Losing The Hype

As many of you know, I co-host a video podcast about craft beer called Hop Cast. Its a side project that I’ve been doing for several years now. Its just me and my buddy drinking and talking about beer. Overall its been a lot of fun to do and it doesn’t take too much time to put out an episode every week or so. About a year ago we got an idea to shoot another side project that would explore the cellars of craft beer geeks. We wanted to make it fun and also poke fun a little at how obsessive beer geeks can get about cellaring. Our inspiration for our new project Cellarz was the MTV show Cribs. Once we were finally able to shoot it we had to find the time to edit it and do the graphics for it. Well, it took us a while. It’s hard to believe it took a year for us to get the first episode of Cellarz online. When we first started the project we were pretty excited about it and started telling everyone about what we were working on. You know I’m all about sharing what I’m working on. The response was great and people loved the idea. That’s exactly the response you want to hear. How could this back fire; we had a fun idea and the response was outstanding. You hear from a lot of startups and businesses about the importance of building buzz early. But they never really tell you how early you should build the buzz. Well I think I learned what’s too early with Cellarz. It is easy to get excited about a new product, but if you generate excitement before you can deliver, everyone might not be there when you finally show up. With Cellarz, we had a teaser and a logo done for the show and it seemed like we were in good shape. Since this was a side project, it kept getting pushed to the back burner. Every month it just kept getting pushed to the side and it almost seemed like it was dead. But knowing that we had some of that interest for the idea out there we still wanted to deliver… no matter how late it was.
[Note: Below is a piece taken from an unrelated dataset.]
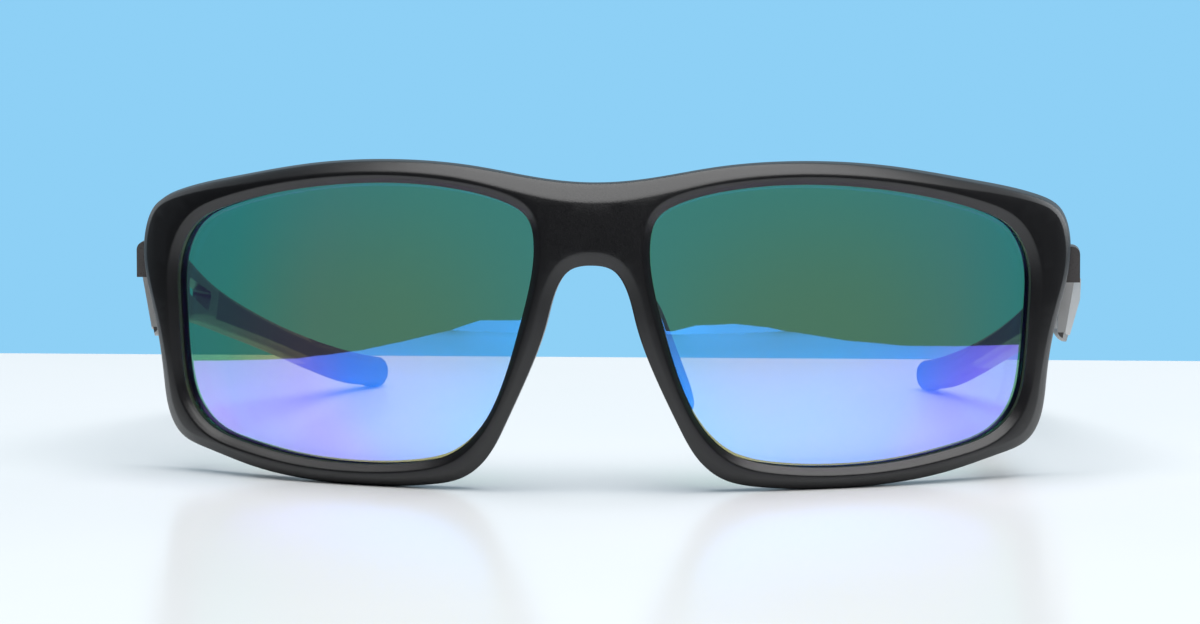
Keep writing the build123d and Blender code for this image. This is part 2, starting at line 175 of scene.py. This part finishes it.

Really we should have waited until we had some sort of rough cut or product together before we started telling people what we were working. There has been a couple projects over the last couple years where I’ve seen how revealing too much about your company, product, or service too soon can really back fire.
This was a fun project and we got a pretty good response when we finally uploaded the finished product. I think if we could have uploaded it within the first couple months of us teasing it, we could have had even more people excited to see it.